Why do you believe the burden is on me to "prove" that free will is real? You are the one asserting that it is not. I suggest that places the onus on you to prove your case.
That fact that we perceive it as real is strong evidence that it is real. The phrase, "Perception is reality," is more than a marketing slogan. It is how things work in our brain. Reality is, after all, just a construct of our minds as our brains attempt to make a coherent story out of the sensory input it receives from our various senses.
If there is such a thing as objective reality there is clearly no way we can know it. Until recently we ONLY had our five senses to try to make sense of the world around us. As I know you are well aware, they only give us a very limited and often distorted view of what's "out there." Still, until the invention of devices such as telescopes, microscopes, infrared and ultraviolet detectors, microwave receivers and x-ray film, we were completely blind to much of the physical reality around us.
Now we see more and as a result now we understand more. This knowledge has greatly expanded our perception of reality. What's "out there" hasn't changed, but a whole lot more of it can now get "in there," that is: into our brain.
All the while, what we perceive to be real is real to us, and it continues to be real until we ourselves or someone else can show us there is more to know. This is just one of the amazing things about the scientific revolution.
And yet, while our knowledge base has expanded exponentially over the last century or so, and with it our perception of reality, the central issue of free will has remained unchanged.
Neuroscientists and behavioral psychologists have discovered much about what makes us tick, what it means to be human.

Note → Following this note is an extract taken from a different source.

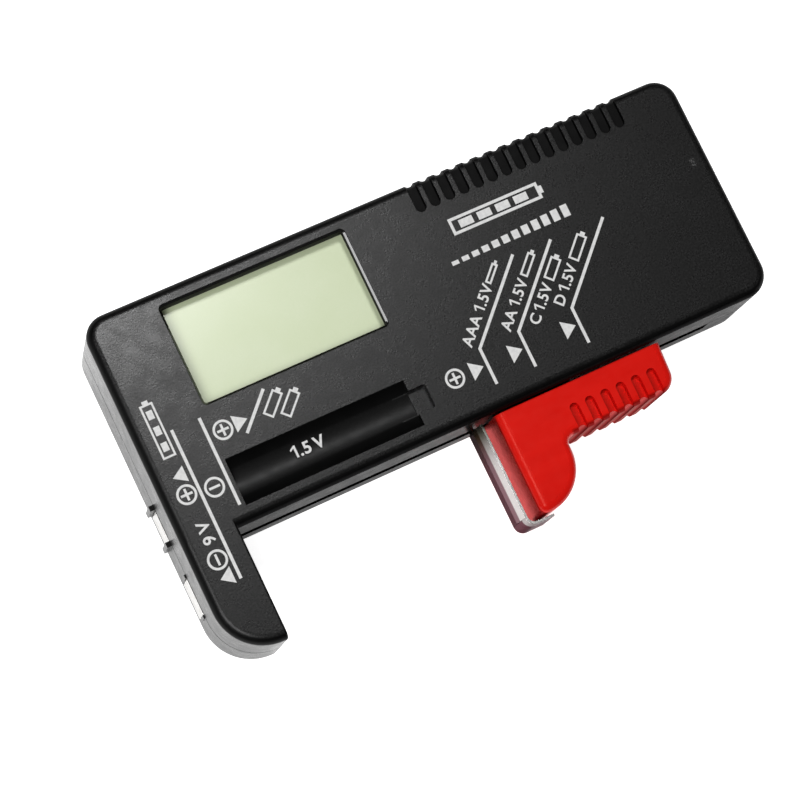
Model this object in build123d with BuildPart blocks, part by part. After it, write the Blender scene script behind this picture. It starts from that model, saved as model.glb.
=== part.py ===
"""Pocket battery tester: an L-shaped two-part case with a sliding contact.

Frame: +X along the case, +Y towards the display, +Z out of the front face.
The back lies on z = 0 and the origin is near the middle of the footprint.
Millimetres throughout.
"""
import os

from build123d import *

# Case: a long body with an arm that reaches down at its left end.
CASE_LENGTH = 108.6
BODY_HEIGHT = 40.4
TOTAL_HEIGHT = 59.7
DEPTH = 21.0
ARM_WIDTH = 9.3
WALL = 1.8
GUARD_REACH = 0.8
PARTING_Z = 10.0

LEFT = -53.6
RIGHT = LEFT + CASE_LENGTH
ARM_LOW = -29.65
TOP = ARM_LOW + TOTAL_HEIGHT
BODY_LOW = TOP - BODY_HEIGHT
ARM_INNER = LEFT + ARM_WIDTH

TOP_CORNER = 4.0
LOW_CORNER = 4.3
ARM_TOE = 8.6
FACE_ROUND = 1.6
BACK_ROUND = 1.8
SEAM_CHAMFER = 0.15
ARM_EDGE = 0.4
FRONT_INNER = DEPTH - WALL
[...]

Part of that discover is that many of the things we do are indeed beyond our conscious control. Indeed, much of our neural activity seems to operate at a level that is invisible and unknowable to us. Yet that still does not mean that there is not a higher level at which we are in control.
The sum is greater than the parts. A toaster or a race car both have mechanical and electrical parts. We could talk about the nuts and bolts and electrical wiring of each and we'd never understand what they do and how they work without seeing the big picture. In fact, one can work a toaster or drive a car without understanding how either works.
By the way, I'm fond of high performance German racing machines, ... but I digress.
All that being said, you may find David Eagleman's Neurolaw webpage interesting.
There he discusses "how new discoveries in neuroscience should navigate the way we make laws, punish criminals, and develop rehabilitation."